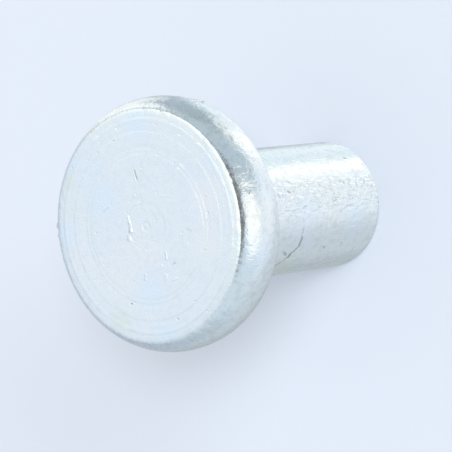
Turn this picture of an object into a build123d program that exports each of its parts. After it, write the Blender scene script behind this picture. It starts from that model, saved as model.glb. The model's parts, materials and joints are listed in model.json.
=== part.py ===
from build123d import *
from math import acos, degrees, sin
import os

# Flat head rivet, in millimetres: a solid steel rivet, upset cold from one round bar.
# It stands on the flat end of its shank. The origin is the middle of that end, +Z runs
# up the shank, and the flat face of the head is on top. Nothing on it moves.

# Shank
shank_diameter = 8.0
shank_length = 15.2  # from the end of the shank to the underside of the head
end_round = 0.6  # rounds the edge of the shank's end
neck_fillet = 0.4  # fills the corner between the shank and the underside of the head

# Head: a thick disc whose rim was left free when the head was upset, so that it bulges
head_diameter = 15.2  # across the widest line of the rim
head_thickness = 3.55
widest_line_depth = 1.95  # from the face down to the widest line of the rim
face_turn = 0.7  # how far the rim stands out past the edge of the face
rim_reach = 1.0  # half the width of the ellipse that the rim follows up to that edge
underside_turn = 0.75  # how far the rim stands out past the edge of the underside

# Face: flat in the middle, very slightly coned outside that, with a fine bevel at its edge
cone_width = 1.3  # from the flat to the edge of the face
cone_drop = 0.06
bevel_width = 0.14
bevel_drop = 0.02

# Marks of the turning tool: shallow grooves round the face, and a pip at the centre.
# Each groove has the radius of its deepest line, the width of its inner wall and of its
# outer wall, and its depth.
tool_marks = [
    (1.38, 0.4, 0.09, 0.014),
    (4.32, 0.09, 0.2, 0.01),
    (4.62, 0.08, 0.3, 0.014),
    (5.6, 0.08, 0.35, 0.012),
    (6.1, 0.3, 0.1, 0.012),
]
pip_radius = 0.25
pip_depth = 0.04

# Worked out from the sizes above
shank_radius = shank_diameter / 2
head_radius = head_diameter / 2
face_height = shank_length + head_thickness
widest_line_height = face_height - widest_line_depth
edge_radius = head_radius - face_turn
flat_radius = edge_radius - cone_width
bevel_radius = edge_radius - bevel_width
bevel_height = face_height - cone_drop
edge_height = bevel_height - bevel_drop


def shank_outline():
    """The rivet's axis, the end of the shank with its rounded edge, its side and its neck."""
    end_centre = (shank_radius - end_round, end_round)
    fillet_centre = (shank_radius + neck_fillet, shank_length - neck_fillet)
    axis_and_end = Polyline((0, face_height), (0, 0), (shank_radius - end_round, 0))
    end_edge = CenterArc(end_centre, end_round, start_angle=-90, arc_size=90)
    side = Line((shank_radius, end_round), (shank_radius, shank_length - neck_fillet))
    neck = CenterArc(fillet_centre, neck_fillet, start_angle=180, arc_size=-90)
    return axis_and_end + end_edge + side + neck


def rim_outline():
    """The bulged rim: two elliptical arcs that meet at the widest line.

    The upper one doesn't run smoothly into the face. It meets it at a crisp edge.
    """
    under_centre = (head_radius - underside_turn, widest_line_height)
    under_height = widest_line_height - shank_length
    under = EllipticalCenterArc(under_centre, underside_turn, under_height, -90, arc_size=90)

    upper_centre = (head_radius - rim_reach, widest_line_height)
    edge_turn = acos((edge_radius - upper_centre[0]) / rim_reach)
    upper_height = (edge_height - widest_line_height) / sin(edge_turn)
    upper = EllipticalCenterArc(upper_centre, rim_reach, upper_height, 0, arc_size=degrees(edge_turn))
    return under + upper


def head_outline():
    """The underside of the head, its rim and its face."""
    rim = rim_outline()
    underside = Line((shank_radius + neck_fillet, shank_length), (head_radius - underside_turn, shank_length))
    face = Polyline(
        (edge_radius, edge_height),
        (bevel_radius, bevel_height),
        (flat_radius, face_height),
        (0, face_height),
    )
    return underside + rim + face


def height_of_face(radius):
    """The height of the face at one radius, on its flat or on its cone."""
    share_of_cone = max(0, radius - flat_radius) / (bevel_radius - flat_radius)
    return face_height - cone_drop * share_of_cone


def tool_mark(radius, inner_wall, outer_wall, depth):
    """The section of a groove, whose walls are as wide as given where they meet the face."""
    groove = Polygon((-2 * inner_wall, depth), (0, -depth), (2 * outer_wall, depth), align=None)
    return Pos(radius, height_of_face(radius)) * groove


def make_rivet():
    """One solid: half of the rivet's section, with its marks cut, turned about +Z."""
    section = make_face(shank_outline() + head_outline())
    for radius, inner_wall, outer_wall, depth in tool_marks:
        section -= tool_mark(radius, inner_wall, outer_wall, depth)
    section -= tool_mark(0, pip_radius, pip_radius, pip_depth)
    return revolve(Plane.XZ * section, Axis.Z)


os.makedirs("parts", exist_ok=True)
rivet = make_rivet()
rivet.label = "rivet"
export_step(rivet, "parts/rivet.step")
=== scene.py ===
import json
from math import acos, atan2, cos, degrees, hypot, pi, radians, sin

import bpy
import numpy as np
from bpy.props import FloatProperty, FloatVectorProperty, IntProperty, PointerProperty
from mathutils import Matrix, Vector


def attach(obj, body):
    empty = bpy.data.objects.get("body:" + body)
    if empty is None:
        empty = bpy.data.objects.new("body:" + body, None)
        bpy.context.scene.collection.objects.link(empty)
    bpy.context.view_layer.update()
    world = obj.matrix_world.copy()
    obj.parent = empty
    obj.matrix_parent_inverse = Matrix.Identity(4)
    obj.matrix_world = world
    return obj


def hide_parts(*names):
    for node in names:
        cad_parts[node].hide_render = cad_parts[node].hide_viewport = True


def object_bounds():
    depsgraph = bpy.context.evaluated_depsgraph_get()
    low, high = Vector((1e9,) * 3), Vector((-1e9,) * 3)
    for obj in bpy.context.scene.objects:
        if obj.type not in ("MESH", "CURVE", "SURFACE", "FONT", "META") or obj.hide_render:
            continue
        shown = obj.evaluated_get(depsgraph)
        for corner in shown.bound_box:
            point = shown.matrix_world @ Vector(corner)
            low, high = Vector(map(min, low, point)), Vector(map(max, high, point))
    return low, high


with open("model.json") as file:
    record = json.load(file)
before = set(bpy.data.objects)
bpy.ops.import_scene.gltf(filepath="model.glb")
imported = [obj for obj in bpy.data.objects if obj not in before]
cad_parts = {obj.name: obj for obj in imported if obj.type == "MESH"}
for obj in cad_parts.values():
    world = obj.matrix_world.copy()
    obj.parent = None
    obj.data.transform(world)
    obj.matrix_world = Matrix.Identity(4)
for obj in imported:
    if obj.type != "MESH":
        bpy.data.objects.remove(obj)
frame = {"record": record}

bl_info = {
    "name": "Flat Head Rivet",
    "version": (1, 0, 0),
    "blender": (4, 5, 0),
    "location": "3D View > Sidebar > Rivet",
    "description": "A zinc plated flat head rivet with turning marks and dents, and a studio to see it in",
    "category": "Add Mesh",
}

# -------- what the frame says

MM = 0.001
CAD_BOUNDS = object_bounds()
NODE = "rivet"
MOUNTS = {mount["name"]: mount for mount in frame["record"]["mounts"]}
FACE_HEIGHT = MOUNTS["head_face"]["pos_m"][2]
UNDERSIDE_HEIGHT = MOUNTS["underside_of_head"]["pos_m"][2]
SHANK_RADIUS = MOUNTS["shank"]["dims"]["r_mm"] * MM
HEAD_RADIUS = (CAD_BOUNDS[1].x - CAD_BOUNDS[0].x) / 2

# The stretches of the rivet's section, each with its own material.
FACE, RIM, SHANK = 0, 1, 2


# -------- settings

def length(name, description, millimetres):
    """A length property, in metres, with its default given in millimetres."""
    default = millimetres * MM
    settings = {"unit": "LENGTH", "subtype": "DISTANCE", "precision": 5}
    return FloatProperty(name=name, description=description, default=default, **settings)


def colour(name, description, default):
    """A linear colour property."""
    settings = {"subtype": "COLOR", "min": 0, "max": 1}
    return FloatVectorProperty(name=name, description=description, default=default, **settings)


def share(name, description, default):
    """A property from 0 to 1."""
    settings = {"subtype": "FACTOR", "min": 0, "max": 1}
    return FloatProperty(name=name, description=description, default=default, **settings)


def plain_number(name, description, default, least):
    """A plain number that isn't below its least value."""
    return FloatProperty(name=name, description=description, default=default, min=least)


class RivetForm(bpy.types.PropertyGroup):
    """The sizes of the rivet's section, how uneven the rivet is, and how fine its mesh is"""

    face_turn: length("Face Turn", "How far the rim stands out past the face's edge", 0.7)
    rim_reach: length("Rim Reach", "Half width of the ellipse that the upper rim follows", 1.0)
    underside_turn: length("Underside Turn", "How far the rim stands out past the underside's edge", 0.75)
    widest_line_depth: length("Widest Line Depth", "From the face down to the widest line of the rim", 1.95)
    cone_width: length("Cone Width", "Width of the slightly coned band at the face's edge", 1.3)
    cone_drop: length("Cone Drop", "How far the face falls across that band", 0.06)
    bevel_width: length("Bevel Width", "Width of the fine bevel at the face's edge", 0.17)
    bevel_drop: length("Bevel Drop", "How far the face falls across that bevel", 0.03)
    neck_fillet: length("Neck Fillet", "Radius between the shank and the underside", 0.4)
    end_round: length("End Round", "Radius of the edge at the end of the shank", 0.6)
    burr: length("Burr", "How ragged the edge of the face is", 0.015)
    wave: length("Wave", "How far the rim and shank swing from their true form", 0.02)
    dent_depth: length("Dent Depth", "Depth of the deepest scattered dents", 0.02)
    dent_density: plain_number("Dent Density", "Dents to a square millimetre", 0.4, least=0)
    pitch: length("Pitch", "Distance between the mesh's rings where detail shows", 0.1)
    segments: IntProperty(name="Segments", description="Faces round the rivet", default=320, min=12)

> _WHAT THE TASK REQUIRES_
From the line with "for radius, inner_wall, outer_wall, depth" through the line with "in imported if", repeat every line exactly, both ends included, and nothing outside that range.

> _OUTPUT_
    for radius, inner_wall, outer_wall, depth in tool_marks:
        section -= tool_mark(radius, inner_wall, outer_wall, depth)
    section -= tool_mark(0, pip_radius, pip_radius, pip_depth)
    return revolve(Plane.XZ * section, Axis.Z)


os.makedirs("parts", exist_ok=True)
rivet = make_rivet()
rivet.label = "rivet"
export_step(rivet, "parts/rivet.step")
=== scene.py ===
import json
from math import acos, atan2, cos, degrees, hypot, pi, radians, sin

import bpy
import numpy as np
from bpy.props import FloatProperty, FloatVectorProperty, IntProperty, PointerProperty
from mathutils import Matrix, Vector


def attach(obj, body):
    empty = bpy.data.objects.get("body:" + body)
    if empty is None:
        empty = bpy.data.objects.new("body:" + body, None)
        bpy.context.scene.collection.objects.link(empty)
    bpy.context.view_layer.update()
    world = obj.matrix_world.copy()
    obj.parent = empty
    obj.matrix_parent_inverse = Matrix.Identity(4)
    obj.matrix_world = world
    return obj


def hide_parts(*names):
    for node in names:
        cad_parts[node].hide_render = cad_parts[node].hide_viewport = True


def object_bounds():
    depsgraph = bpy.context.evaluated_depsgraph_get()
    low, high = Vector((1e9,) * 3), Vector((-1e9,) * 3)
    for obj in bpy.context.scene.objects:
        if obj.type not in ("MESH", "CURVE", "SURFACE", "FONT", "META") or obj.hide_render:
            continue
        shown = obj.evaluated_get(depsgraph)
        for corner in shown.bound_box:
            point = shown.matrix_world @ Vector(corner)
            low, high = Vector(map(min, low, point)), Vector(map(max, high, point))
    return low, high


with open("model.json") as file:
    record = json.load(file)
before = set(bpy.data.objects)
bpy.ops.import_scene.gltf(filepath="model.glb")
imported = [obj for obj in bpy.data.objects if obj not in before]
cad_parts = {obj.name: obj for obj in imported if obj.type == "MESH"}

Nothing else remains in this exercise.